Enter Lord Fitzwater
FITZWATER My lord, I have from Oxford sent to London
The heads of Brocas and Sir Bennet Seely,
Two of the dangerous consorted traitors
That sought at Oxford thy dire overthrow.
BOLINGBROKE Thy pains, Fitzwater, shall not be forgot,
Right noble is thy merit, well I wot. (5.6.13-18)
One has to feel for Fitzwater, slightly: he had a shouty standoff (much glove-flinging) with Aumerle at the top of the deposition scene, and this is his only other moment, with two slightly tricky, potentially comic names to get right, in the context of labelling yet another consignment of heads.

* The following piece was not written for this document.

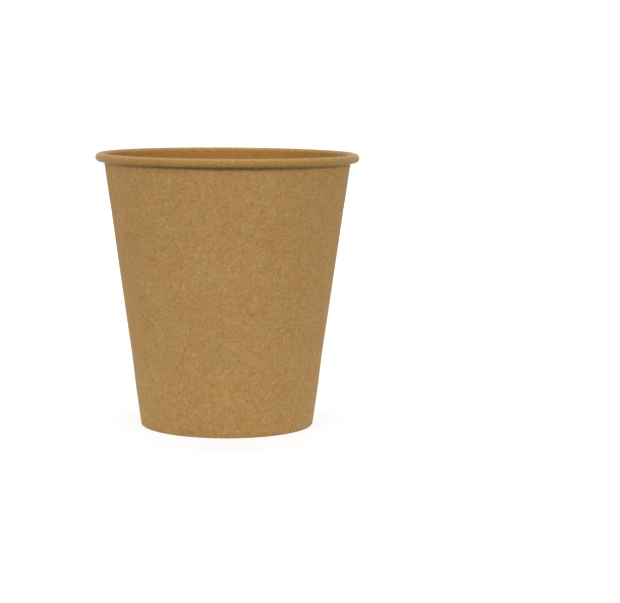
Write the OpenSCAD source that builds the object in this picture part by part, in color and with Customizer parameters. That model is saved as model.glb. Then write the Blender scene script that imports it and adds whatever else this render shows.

If Aumerle’s present, he might be making himself particularly inconspicuous at this moment, or exchanging a glance with his father, not just because of his own history with Fitzwater, but because of the specific mention of Oxford, the particular conspiracy in which he had been involved, as another of the dangerous consorted traitors duly (or rather summarily) executed. (Brocas and Seely were both historical figures, of whom little is known.) Another promise of reward—thy pains, Fitzwater, shall not be forgot—and a neat, dismissive couplet: Right noble is thy merit, well I wot. Next! But the switch to I rather than we might signify: a recognition of the personal danger that Bolingbroke has been in? Or a sense of moral unease, in hearing and responding so matter-of-factly about the savage putting-down of the rebellion that has been enacted in his, the King’s, name?